Nos linguistes ont été frappés de l’étrangeté du mot atathni (année). Reinwald a déjà vu que ce mot était dérivé du persan adad, ou du sanscrit âditya. Mais à cause de l’â long initial, il faudra recourir à adidi, qui pourrait bien avoir été une personnification de l’année, puisque ses douze fils figurent le soleil dans les douze signes du zodiaque. Les permutations sont alors en règle.
Les voyelles gothiques sont sujettes à des variations dont je n’ai pas encore pu découvrir la loi. lt paraît que la quantité est plus fixe que la qualité; mais il ne faut pas oublier que les diphthongues ai et au ont deux valeurs diverses et sont souvent brèves. Les métamorphoses des significations sont merveilleuses. Un renversement complet n’est pas rare. C’est pourquoi l’on n’en peut pas conclure grand’ chose, quand il s’agit du déchiffrement d’une langue inconnue.

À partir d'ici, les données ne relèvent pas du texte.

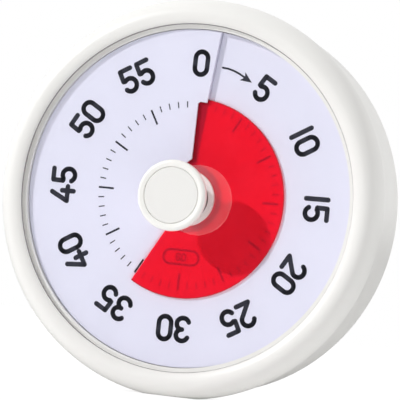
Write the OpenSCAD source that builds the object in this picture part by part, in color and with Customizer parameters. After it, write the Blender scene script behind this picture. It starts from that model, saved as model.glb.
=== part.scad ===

Pour vous, le gothique est une œuvre surérogatoire, s’il ne devient pas un moyen d’intelligence...... Votre rappro[5]chement de prâma et de φρήν est spécieux, mais, à mon avis, non admissible, le premier mot étant composé et le second simple. D’ailleurs φρήν signifie primitivement le diaphragme, où les Grecs homériques plaçaient le siége de l’âme. Je le dérive de φρε, d’où vient φρέαρ, φράσσω, etc. Je ne vois d’autres traces du verbe sanscrit an que ἄνεμος, animus , et dans Ulfilas uz-ôn (exspirativ).
[M. Burnouf annote: Il y a dans ces observations une justesse trop frappante, pour qu’elles puissent être un instant contestées. L’analogie plus ou moins considérable que présentent les dialectes germaniques avec le zend, ne peut et ne doit être qu’un objet secondaire dans le travail que je publie en ce moment, etc.]